Point cloud deviation heat map for BIM validation – Source
Conclusion
Scan to BIM is no longer a niche specialty. With all building types and regions utilizing it, Scan to BIM has now become a norm for every renovation project workflow. Technologies and software necessary are now readily available and the argument for starting an existing-conditions project with a verified, digital representation of reality is very strong.
But accuracy is not guaranteed only by the scanner. It is built into every step of the process from the to the final data structure.
Teams that treat Scan to BIM as a fast shortcut to existing conditions documentation will produce models that create more problems than they solve. Teams that treat it as a precision workflow, where every decision is made intentionally and every output is verified, will produce models that form a reliable foundation for everything the project needs to do next.
BIM Modeling for Global Projects
From conceptual LOD 100 to fabrication-ready LOD 500, the team at BIM Services India provides data-rich Revit models and high-fidelity as-built verification tailored to your specific regional codes and project requirements.
Frequently Asked Questions (FAQ’s)
Is Scan to BIM only for large projects?
Not anymore.

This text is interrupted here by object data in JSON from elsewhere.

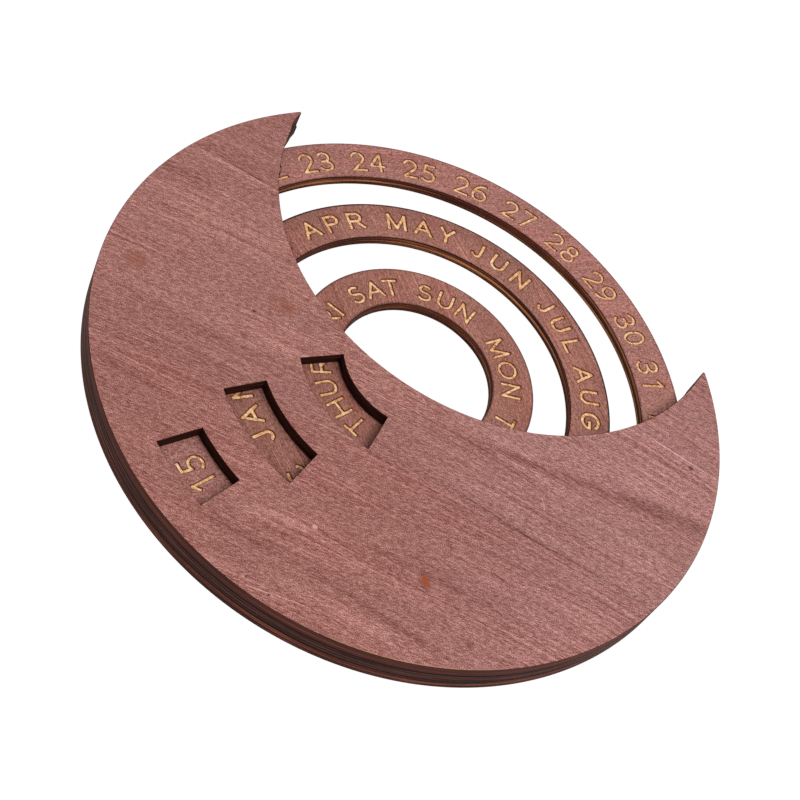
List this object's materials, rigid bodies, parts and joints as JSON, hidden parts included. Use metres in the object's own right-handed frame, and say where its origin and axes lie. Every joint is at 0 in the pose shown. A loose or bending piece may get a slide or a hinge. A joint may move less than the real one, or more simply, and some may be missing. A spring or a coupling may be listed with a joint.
{
  "type": "perpetual desk calendar",
  "caption": "Flat wooden perpetual calendar: date, month and weekday rings turn between crescent plates, under windows in the front plate.",
  "frame": {"origin": "where the rings' common axis meets the plane of the back face", "axes": "+Z out of the front face, +Y from the rings' axis to the windows, +X to the right as the windows are read"},
  "size_m": [0.16, 0.1527, 0.009],
  "materials": {
    "face_ply": "stained plywood, matt, with dark laser-cut edges",
    "back_ply": "stained plywood, matt, with dark laser-cut edges",
    "core_ply": "stained plywood, seen at its burnt edges",
    "ring_ply": "stained plywood, matt, with engraved characters"
  },
  "bodies": {
    "body": {"front_plate": "face_ply", "outer_rim": "core_ply", "outer_guide": "core_ply", "inner_guide": "core_ply", "hub": "core_ply", "back_plate": "back_ply"},
    "date": {"date_ring": "ring_ply"},
    "month": {"month_ring": "ring_ply"},
    "weekday": {"weekday_ring": "ring_ply"}
  },
  "joints": [
    {"name": "date_turn", "type": "hinge", "parent": "body", "child": "date", "pos_m": [0, 0, 0.0045], "axis": [0, 0, 1], "continuous": true},
    {"name": "month_turn", "type": "hinge", "parent": "body", "child": "month", "pos_m": [0, 0, 0.0045], "axis": [0, 0, 1], "continuous": true},
    {"name": "weekday_turn", "type": "hinge", "parent": "body", "child": "weekday", "pos_m": [0, 0, 0.0045], "axis": [0, 0, 1], "continuous": true}
  ]
}
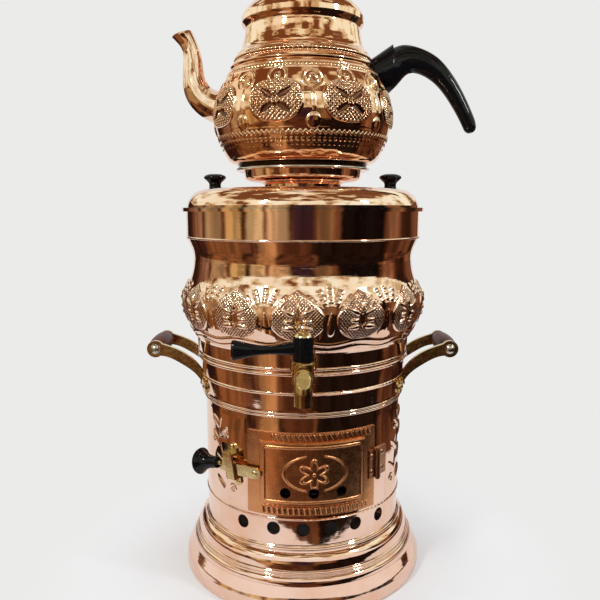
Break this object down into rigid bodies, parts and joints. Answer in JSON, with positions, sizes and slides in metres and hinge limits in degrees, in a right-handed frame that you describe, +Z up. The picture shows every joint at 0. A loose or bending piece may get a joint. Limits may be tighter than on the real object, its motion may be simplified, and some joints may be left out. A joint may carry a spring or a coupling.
{
  "type": "samovar",
  "caption": "Charcoal-heated copper samovar with fire door, sliding bolt, tap, side handles and a teapot on its chimney stand",
  "frame": {"origin": "on the samovar's vertical axis, in the plane of the foot's underside", "axes": "+Z up along the flue, -Y to the tap and the fire door, +X to the side of the teapot's handle"},
  "size_m": [0.2948, 0.2558, 0.55],
  "materials": {
    "copper": "polished hand-worked copper sheet",
    "brass": "polished cast brass",
    "cast_iron": "rough, sooty",
    "steel": "plated, slotted domed heads",
    "black_resin": "glossy black moulded resin",
    "dark_wood": "lacquered dark red-brown turned wood",
    "fibre": "dull red fibre sealing washers"
  },
  "bodies": {
    "samovar": {"base_skirt": "copper", "fire_grate": "cast_iron", "fire_wall": "copper", "fire_tube": "copper", "hinge_leaf_wall": "copper", "hinge_pin": "brass", "hinge_rivets_wall": "copper", "bolt_keeper": "brass", "keeper_rivets": "brass", "tank_shell": "copper", "tank_floor": "copper", "tap_body": "brass", "tap_washer_outer": "fibre", "tap_washer_inner": "fibre", "tap_nut": "brass", "handle_arm_front_right": "brass", "handle_arm_back_right": "brass", "handle_arm_front_left": "brass", "handle_arm_back_left": "brass", "handle_grip_right": "dark_wood", "handle_grip_left": "dark_wood", "grip_bolt_right": "steel", "grip_bolt_left": "steel", "handle_rivets_right": "copper", "handle_rivets_left": "copper"},
    "door": {"door_plate": "copper", "hinge_leaf_door": "copper", "hinge_rivets_door": "copper"},
    "door_bolt": {"bolt_strap": "brass", "bolt_stop_rivet": "brass", "bolt_knob": "black_resin"},
    "tap_key": {"tap_plug": "brass", "tap_plug_nut": "brass", "tap_lever": "black_resin", "tap_cap": "brass"},
    "lid": {"lid": "copper", "lid_knob_right": "black_resin", "lid_knob_left": "black_resin", "lid_knob_screws": "brass"},
    "pot_stand": {"pot_stand": "copper"},
    "teapot": {"pot_shell": "copper", "pot_spout": "copper", "pot_strainer": "copper", "pot_handle_socket": "black_resin", "pot_handle": "black_resin", "pot_handle_screw": "brass"},
    "teapot_lid": {"pot_lid": "copper", "pot_lid_collar": "copper", "pot_lid_knob": "black_resin", "pot_lid_screw": "brass"}
  },
  "joints": [
    {"name": "door_open", "type": "hinge", "parent": "samovar", "child": "door", "pos_m": [0.06334, -0.06864, 0.11375], "axis": [0, 0, 1], "range_deg": [0, 110]},
    {"name": "bolt_draw", "type": "hinge", "parent": "samovar", "child": "door_bolt", "pos_m": [0, 0, 0.112], "axis": [0, 0, -1], "range_deg": [0, 10.5]},
    {"name": "tap_turn", "type": "hinge", "parent": "samovar", "child": "tap_key", "pos_m": [0, -0.1211, 0.207], "axis": [0, 0, 1], "range_deg": [0, 90]},
    {"name": "lid_lift", "type": "slide", "parent": "samovar", "child": "lid", "axis": [0, 0, 1], "range_m": [0, 0.06]},
    {"name": "stand_lift", "type": "slide", "parent": "lid", "child": "pot_stand", "axis": [0, 0, 1], "range_m": [0, 0.04]},
    {"name": "teapot_lift", "type": "slide", "parent": "pot_stand", "child": "teapot", "axis": [0, 0, 1], "range_m": [0, 0.08]},
    {"name": "teapot_lid_lift", "type": "slide", "parent": "teapot", "child": "teapot_lid", "axis": [0, 0, 1], "range_m": [0, 0.05]}
  ]
}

In 2026, it has become standard practice across all building types and project sizes. The technology is accessible and the case for starting with verified existing conditions is hard to argue against.
What LOD should a Scan to BIM model be delivered at?
It depends entirely on how the model will be used. LOD 200 is for feasibility. LOD 300 for design and documentation. LOD 350 for coordination, LOD 400 for fabrication and LOD 500 for full as-built handover.